= Given data =
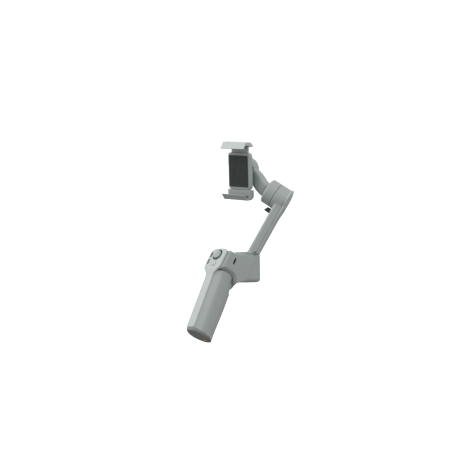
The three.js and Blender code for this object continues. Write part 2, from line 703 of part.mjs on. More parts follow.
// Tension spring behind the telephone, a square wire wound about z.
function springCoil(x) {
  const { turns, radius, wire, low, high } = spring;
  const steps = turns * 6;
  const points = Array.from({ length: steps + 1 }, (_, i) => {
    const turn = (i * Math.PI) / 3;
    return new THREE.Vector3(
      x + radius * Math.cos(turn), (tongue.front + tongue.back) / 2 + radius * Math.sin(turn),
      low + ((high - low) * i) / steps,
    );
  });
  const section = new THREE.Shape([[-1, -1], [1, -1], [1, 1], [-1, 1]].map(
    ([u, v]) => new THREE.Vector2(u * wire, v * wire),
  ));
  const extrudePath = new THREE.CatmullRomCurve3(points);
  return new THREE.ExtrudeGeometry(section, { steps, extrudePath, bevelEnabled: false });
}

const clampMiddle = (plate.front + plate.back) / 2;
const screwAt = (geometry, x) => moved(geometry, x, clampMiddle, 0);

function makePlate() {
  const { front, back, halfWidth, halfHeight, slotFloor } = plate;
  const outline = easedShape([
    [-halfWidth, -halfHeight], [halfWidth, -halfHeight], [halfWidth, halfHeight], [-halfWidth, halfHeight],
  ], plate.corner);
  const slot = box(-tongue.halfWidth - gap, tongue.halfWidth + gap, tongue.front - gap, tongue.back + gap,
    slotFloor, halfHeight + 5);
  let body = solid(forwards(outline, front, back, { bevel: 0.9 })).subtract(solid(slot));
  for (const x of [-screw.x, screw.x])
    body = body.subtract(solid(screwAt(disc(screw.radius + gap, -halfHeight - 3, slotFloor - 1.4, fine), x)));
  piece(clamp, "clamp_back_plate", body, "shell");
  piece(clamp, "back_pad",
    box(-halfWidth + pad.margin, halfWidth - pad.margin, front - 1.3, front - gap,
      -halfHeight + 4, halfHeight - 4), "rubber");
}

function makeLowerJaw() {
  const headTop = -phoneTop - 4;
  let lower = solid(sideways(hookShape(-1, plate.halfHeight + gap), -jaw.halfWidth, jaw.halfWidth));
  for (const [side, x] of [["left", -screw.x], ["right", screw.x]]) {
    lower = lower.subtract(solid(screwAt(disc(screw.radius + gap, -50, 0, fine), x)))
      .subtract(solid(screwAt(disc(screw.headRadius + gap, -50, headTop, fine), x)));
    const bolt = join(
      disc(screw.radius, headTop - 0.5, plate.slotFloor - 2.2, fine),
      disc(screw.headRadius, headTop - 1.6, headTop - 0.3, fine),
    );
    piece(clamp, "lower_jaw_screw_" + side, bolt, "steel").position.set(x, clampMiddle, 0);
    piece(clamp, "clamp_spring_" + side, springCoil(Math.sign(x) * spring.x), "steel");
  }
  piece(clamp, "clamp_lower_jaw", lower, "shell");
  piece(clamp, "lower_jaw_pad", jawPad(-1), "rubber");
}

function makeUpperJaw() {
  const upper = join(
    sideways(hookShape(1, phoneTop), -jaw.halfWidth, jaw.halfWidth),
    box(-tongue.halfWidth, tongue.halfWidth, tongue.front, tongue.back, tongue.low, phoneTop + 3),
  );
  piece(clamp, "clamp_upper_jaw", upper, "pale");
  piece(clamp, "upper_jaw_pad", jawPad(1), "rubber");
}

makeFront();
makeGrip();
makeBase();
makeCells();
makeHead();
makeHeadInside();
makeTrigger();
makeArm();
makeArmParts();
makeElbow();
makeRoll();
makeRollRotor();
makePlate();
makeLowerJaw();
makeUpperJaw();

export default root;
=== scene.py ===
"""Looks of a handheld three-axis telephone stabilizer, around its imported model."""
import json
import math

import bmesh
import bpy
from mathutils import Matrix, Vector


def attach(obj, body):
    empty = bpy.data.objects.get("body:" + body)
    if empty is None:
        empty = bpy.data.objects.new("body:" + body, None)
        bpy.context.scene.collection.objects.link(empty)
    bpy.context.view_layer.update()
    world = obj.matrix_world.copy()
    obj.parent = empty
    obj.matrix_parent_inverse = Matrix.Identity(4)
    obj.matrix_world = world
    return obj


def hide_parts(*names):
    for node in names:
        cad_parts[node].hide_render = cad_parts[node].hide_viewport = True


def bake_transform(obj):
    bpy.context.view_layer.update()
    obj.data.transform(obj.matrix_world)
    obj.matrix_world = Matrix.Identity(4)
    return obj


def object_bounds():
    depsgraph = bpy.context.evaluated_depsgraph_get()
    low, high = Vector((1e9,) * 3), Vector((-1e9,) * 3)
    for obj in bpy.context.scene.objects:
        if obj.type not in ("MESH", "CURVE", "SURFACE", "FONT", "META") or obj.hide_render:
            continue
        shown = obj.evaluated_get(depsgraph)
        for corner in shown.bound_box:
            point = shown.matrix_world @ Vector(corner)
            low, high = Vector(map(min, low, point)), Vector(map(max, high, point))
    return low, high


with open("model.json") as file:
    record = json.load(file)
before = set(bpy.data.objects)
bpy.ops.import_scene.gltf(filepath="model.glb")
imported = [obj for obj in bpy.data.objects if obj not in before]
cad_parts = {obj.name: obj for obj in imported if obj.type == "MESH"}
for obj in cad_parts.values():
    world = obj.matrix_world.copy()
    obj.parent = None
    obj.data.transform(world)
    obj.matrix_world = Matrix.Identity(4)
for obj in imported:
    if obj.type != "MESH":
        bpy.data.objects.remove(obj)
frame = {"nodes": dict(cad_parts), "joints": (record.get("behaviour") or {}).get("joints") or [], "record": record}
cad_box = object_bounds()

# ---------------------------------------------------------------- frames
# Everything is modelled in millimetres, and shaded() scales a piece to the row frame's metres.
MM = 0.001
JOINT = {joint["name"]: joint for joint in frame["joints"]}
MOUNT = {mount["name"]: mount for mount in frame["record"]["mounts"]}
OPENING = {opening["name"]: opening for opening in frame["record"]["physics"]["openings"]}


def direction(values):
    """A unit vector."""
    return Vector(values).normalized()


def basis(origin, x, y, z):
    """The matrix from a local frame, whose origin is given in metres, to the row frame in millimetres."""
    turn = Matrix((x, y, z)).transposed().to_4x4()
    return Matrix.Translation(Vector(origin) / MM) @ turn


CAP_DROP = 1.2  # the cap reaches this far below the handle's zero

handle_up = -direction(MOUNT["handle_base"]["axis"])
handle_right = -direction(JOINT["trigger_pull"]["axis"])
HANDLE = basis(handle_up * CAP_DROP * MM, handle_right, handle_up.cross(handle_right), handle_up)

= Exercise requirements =
How many lines of the data contain the word "record"? Answer with the number alone.

= Result =
4